So your child is a teenager. Now what? You’ve been dreading this age for years and now it's finally here. Your once sweet and submissive angel is now emotional and rebellious.

It’s easy for parents to blame themselves when their children rebel. It’s normal to ask questions like “Where did I go wrong?” or “How do I fix this?” But the truth is, it very rarely is the parents’ fault. Here are six reasons your child might be pulling away:

1. They are trying to find themselves

Very few people look back at their junior high years fondly. Not only do you struggle for social acceptance, you're also trying to figure out who you are. Your child is going through this same battle. Acting out against rules, structure and parents is your child’s way of trying to reject the status quo and gain independence.

2. They are seeking attention

Your teenager wants to be noticed. They want to stand out from the crowd, and sometimes that means seeking attention in the wrong places and all the wrong ways.

As parents, find the balance between giving your children attention and smothering them. Do fun activities with your children and make your home a place where they like to hang out with friends. This will help your child feel more comfortable at home and will also let you keep an eye on your teen.

3. They are seeking some control of their own

As your child grew up, you made all of their decisions for them. You decided what time they woke up, what they wore, what extracurricular activities they were a part of and what they ate. There wasn’t much room for them to make their own decisions. But now that they’re older, you’ve found yourself playing tug-of-war with your teen over who gets to make the decisions.

It’s hard to watch your baby grow up, but it’s important to grant them the ability to make their own decisions as they get older.

4. They are testing the boundaries

As your child gains more independence and adjusts to new rules (like a later curfew), they will try to see how far they are allowed to go before they cross the line.
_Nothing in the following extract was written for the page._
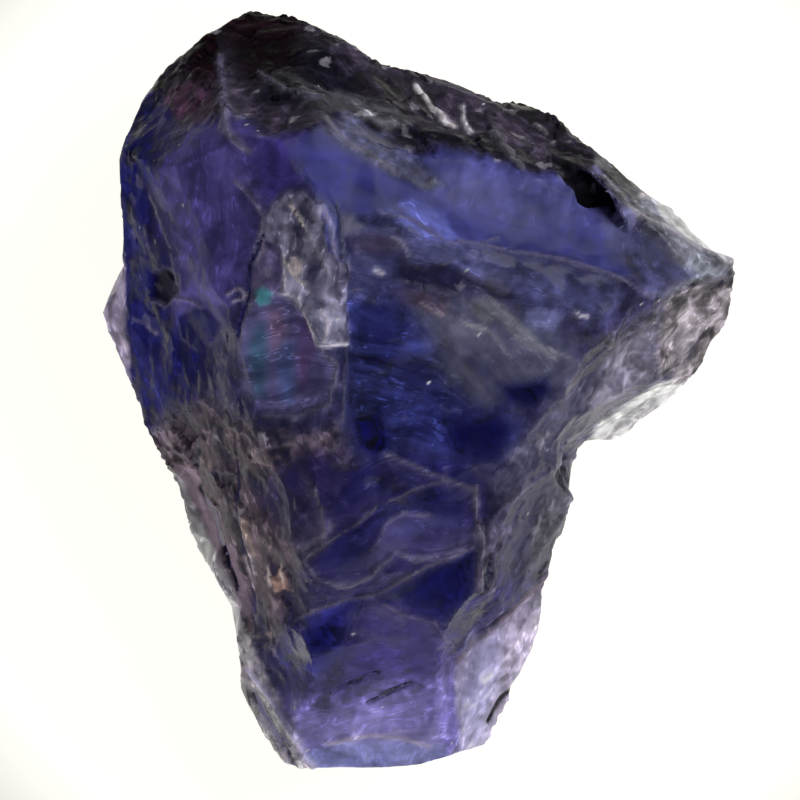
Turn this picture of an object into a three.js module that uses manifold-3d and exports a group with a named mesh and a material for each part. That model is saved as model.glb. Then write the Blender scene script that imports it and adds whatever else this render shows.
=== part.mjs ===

Be sure to keep that boundary clear — not having rules can make your child feel like you don't offer enough attention. If your teenager has a clear idea of what their boundaries and consequences are, they're less likely to intentionally break the rules.

5. They are rebelling as a defense mechanism

Your teenager is trying to make sense of puberty and the flood of hormones that come with it. Author J.P. Kahn said in his book, “Child Development — Problems of Discipline, Authority and Rebellion,” that often times, rebellion comes as a result of trying to mask anxiety or fear. Address any potential emotional concerns with your teen to find a solution to their rebellious behavior.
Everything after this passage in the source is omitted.